I put blockchain technology into two categories: (1) the popularity contest Bitcoin needs to win as a store of value (2) everything else. The “everything else” includes other public blockchains, private blockchains, Layer 2 “applications” on public or private blockchains, alternative cryptocurrencies, etc. Category 2 is interesting, and there will likely be a few billion-dollar companies created there. I liken companies in this category to companies such as Docusign or, i.e., enterprise technology companies that help us do business better. But category 1 is really intriguing because over the next fifty years Bitcoin could develop into the de-facto non-representative non-fiat store of value, even if it’s not the currency we use to transact every day.

As I’ve written before, as a store of value and an alternative to fiat currencies that have been conjured up by sovereigns in which one must put one’s faith, it continues to increase in suitability. In the United States and in western Europe we take for granted the luxury of having institutions — the Federal Reserve and the European Central Bank respectively — that have central banking skill, experience, credibility and competence.

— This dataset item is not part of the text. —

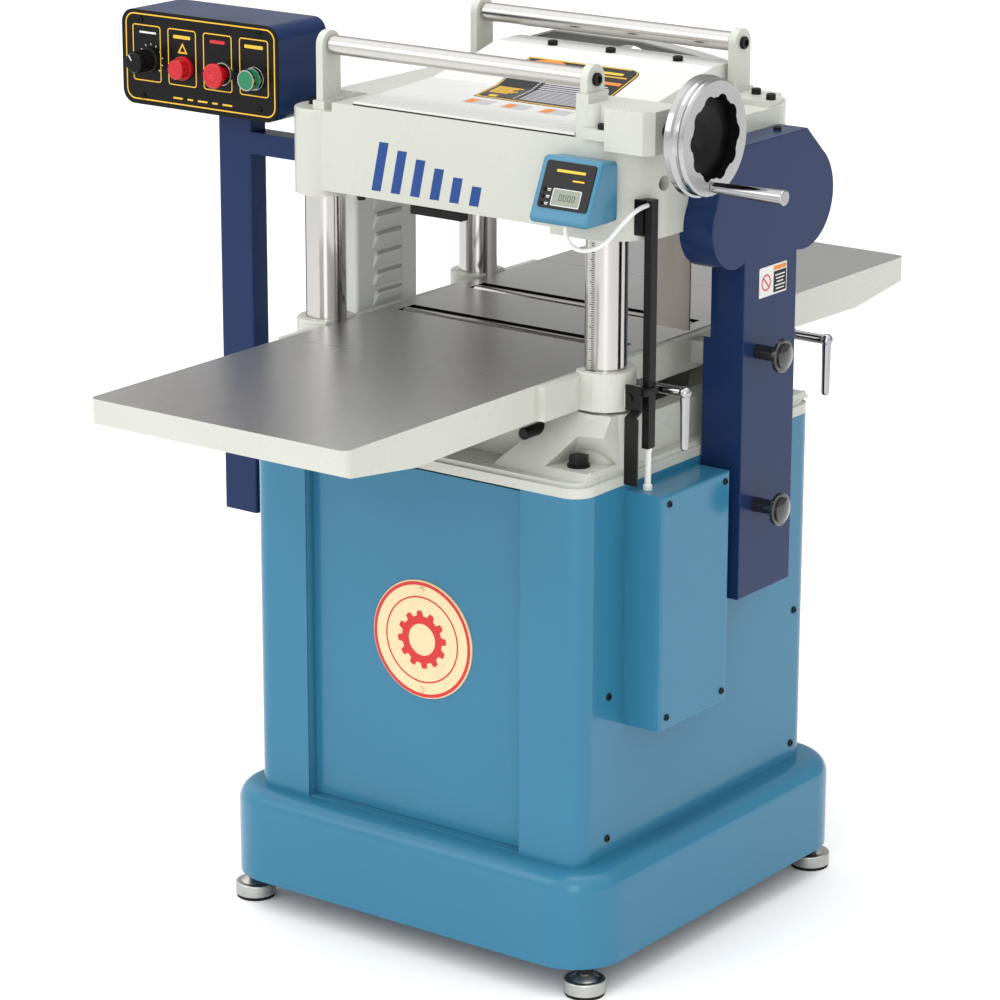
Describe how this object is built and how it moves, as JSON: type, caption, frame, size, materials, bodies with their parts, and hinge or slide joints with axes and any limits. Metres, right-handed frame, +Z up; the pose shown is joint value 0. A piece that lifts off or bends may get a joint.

Other central banks are less competent, less independent, more political or corrupt, and most importantly cannot undo the errors of their sovereigns, such as autocratic nationalism, and running economies that are overly dependent on a commodity. This is more readily evident in small sovereigns, often in Africa or Latin America, as their economies fail or currencies devalue.

Central banks are run by people and thus will always be susceptible to such errors, which is why non-fiat representative stores of value such as gold, have a place. And for this reason I continue to think that non-fiat stores of value that are more convenient to manipulate and transport than gold will have a bigger place in the future.  Are the reasoned (albeit heated) discussions we are having about the Bitcoin protocol preferable to inexperienced, incompetent, and often opaque central banking? I think so.

It makes sense to buy Bitcoin during the panics, and I’m expecting a few panics over the next few months as things resolve themselves. But then again, I’m a venture capitalist.